> **DATA PROVIDED**
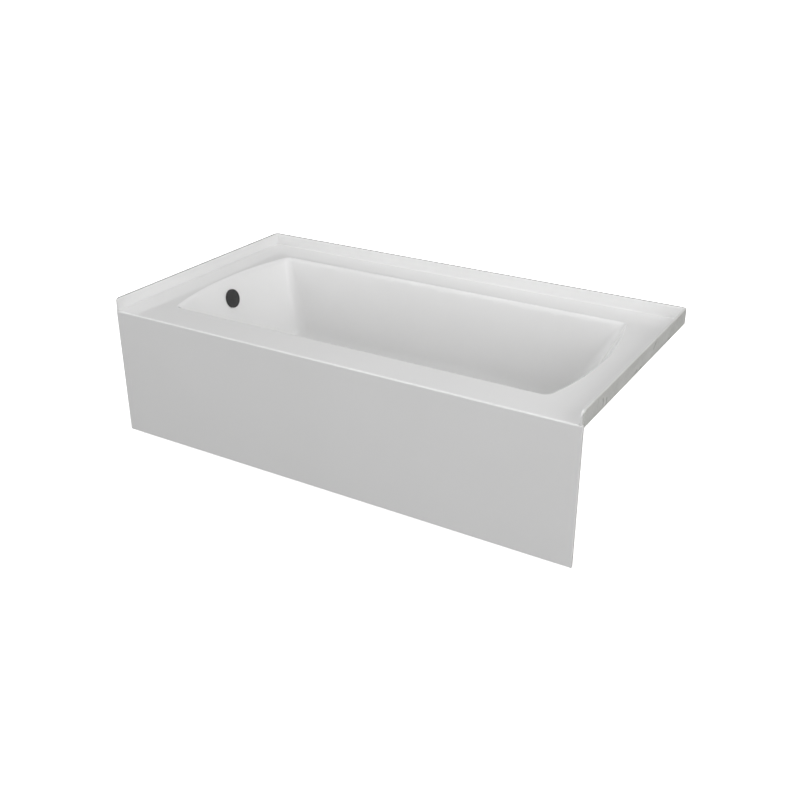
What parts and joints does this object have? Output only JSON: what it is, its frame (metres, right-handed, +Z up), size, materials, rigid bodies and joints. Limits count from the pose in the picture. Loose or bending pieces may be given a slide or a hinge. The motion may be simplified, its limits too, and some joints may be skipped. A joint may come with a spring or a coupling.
{
  "type": "alcove bathtub",
  "caption": "Rectangular alcove bathtub with flat front apron, upstand tile flange on three sides, sloped oval-ended basin, pop-up waste and overflow, on adjustable feet.",
  "frame": {"origin": "on the floor, under the middle of the tub's outline", "axes": "+X along the length to the right, seen from the apron; -Y is the apron side; +Z up"},
  "size_m": [1.524, 0.8128, 0.4445],
  "materials": {
    "acrylic_white": "glossy white acrylic sheet",
    "laminate": "glass-fibre laminate, rough outside",
    "softwood": "sawn softwood",
    "plywood": "sanded plywood",
    "galvanised": "zinc-plated steel",
    "foot_plastic": "black moulded foot",
    "trim_black": "matte black trim",
    "brass": "plain turned brass",
    "rubber_black": "black rubber",
    "spring_steel": "bright spring wire",
    "pipe_white": "white waste pipe",
    "nut_white": "white moulded slip nut"
  },
  "bodies": {
    "tub": {"basin_shell": "acrylic_white", "laminate_backing": "laminate", "apron_panel": "acrylic_white", "apron_laminate": "laminate", "apron_top_rail": "softwood", "apron_bottom_rail": "softwood", "apron_post_left": "softwood", "apron_post_middle": "softwood", "apron_post_right": "softwood", "rim_batten_back": "softwood", "rim_batten_left": "softwood", "rim_batten_right": "softwood", "base_board": "plywood", "cross_rail_left": "galvanised", "cross_rail_right": "galvanised", "rail_screws": "galvanised", "foot_lock_nuts": "galvanised", "drain_body": "trim_black", "stopper_cartridge": "brass", "stopper_spring": "spring_steel", "drain_gasket": "rubber_black", "drain_shoe": "pipe_white", "shoe_slip_nut": "nut_white", "shoe_washer": "rubber_black", "waste_tube": "pipe_white", "waste_tee": "pipe_white", "tee_side_slip_nut": "nut_white", "tee_side_washer": "rubber_black", "tee_top_slip_nut": "nut_white", "tee_top_washer": "rubber_black", "overflow_tube": "pipe_white", "overflow_elbow": "pipe_white", "overflow_gasket": "rubber_black", "overflow_screws": "trim_black", "overflow_cover": "trim_black"},
    "stopper": {"stopper_cap": "trim_black", "stopper_seal": "rubber_black"},
    "foot_front_left": {"foot_stud_front_left": "galvanised", "foot_pad_front_left": "foot_plastic"},
    "foot_front_right": {"foot_stud_front_right": "galvanised", "foot_pad_front_right": "foot_plastic"},
    "foot_back_left": {"foot_stud_back_left": "galvanised", "foot_pad_back_left": "foot_plastic"},
    "foot_back_right": {"foot_stud_back_right": "galvanised", "foot_pad_back_right": "foot_plastic"}
  },
  "joints": [
    {"name": "foot_front_left_adjust", "type": "slide", "parent": "tub", "child": "foot_front_left", "axis": [0, 0, 1], "range_m": [-0.012, 0.003]},
    {"name": "foot_front_right_adjust", "type": "slide", "parent": "tub", "child": "foot_front_right", "axis": [0, 0, 1], "range_m": [-0.012, 0.003]},
    {"name": "foot_back_left_adjust", "type": "slide", "parent": "tub", "child": "foot_back_left", "axis": [0, 0, 1], "range_m": [-0.012, 0.003]},
    {"name": "foot_back_right_adjust", "type": "slide", "parent": "tub", "child": "foot_back_right", "axis": [0, 0, 1], "range_m": [-0.012, 0.003]},
    {"name": "stopper_lift", "type": "slide", "parent": "tub", "child": "stopper", "axis": [0, 0, 1], "range_m": [0, 0.009]}
  ]
}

> **WRITTEN EXERCISE**
Tally the lines above containing "materials". Answer with the count only.

> **SOLUTION**
2